All those distributions started life as personal configurations. I honestly
have no idea what happened that made their authors entertain the idea of
turning them into so-called distributions but personal configs are what they
are. Those configs are someone else's config: whatever is there may or may not
fit your workflow or needs or cognitive capabilities or even physical ones.
The plugins featured in those configs are chosen by complete strangers
according to unknown criterias. The same goes with options and mappings.

When you use Janus, you basically are walking with someone else's shoes.
You'll get used to it after a while but they will never be your shoes.
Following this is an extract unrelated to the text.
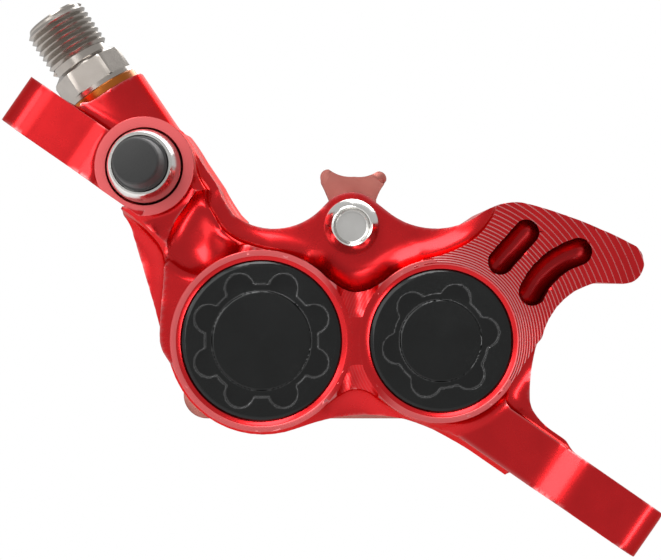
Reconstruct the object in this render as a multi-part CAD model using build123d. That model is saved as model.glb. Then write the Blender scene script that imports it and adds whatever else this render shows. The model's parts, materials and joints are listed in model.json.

Do you really need Gundo? Gist? NrrwRgn? Do you really need to interact with
Git from your text editor? Are you sure that SnipMate is the best choice for a
snippet engine? Are you sure that SuperTab is the best choice for completion?
Are you sure that you need NERDTree when you have netrw built-in? Are you
absolutely certain that you need an Ack plugin? What do you think of a
distribution that comes with two plugins with overlapping features and even
provides custom mappings that overlap with both?

Another problem with distributions is that, due to their very nature, they
have a crazy architecture with many .before and .after scripts and weird
directory structures that make the whole thing hard to debug or customize. Not
only you are walking with someone else's shoes but that someone is the only
person able to fix them or tie your laces.

New users should steer away from Janus and friends because:

* those distributions actively hide many default features/options

* they teach you how to use CtrlP and not default commands

* they hook you to plugins

* they hook you to options you don't know shit about

* they force someone's preferences on your

* they actively prevent you from learning Vim

Experienced users should avoid them because:

* well, they already have their own config tailored to their needs so why bother using someone else's?

* they already know how to find plugins (vim.org)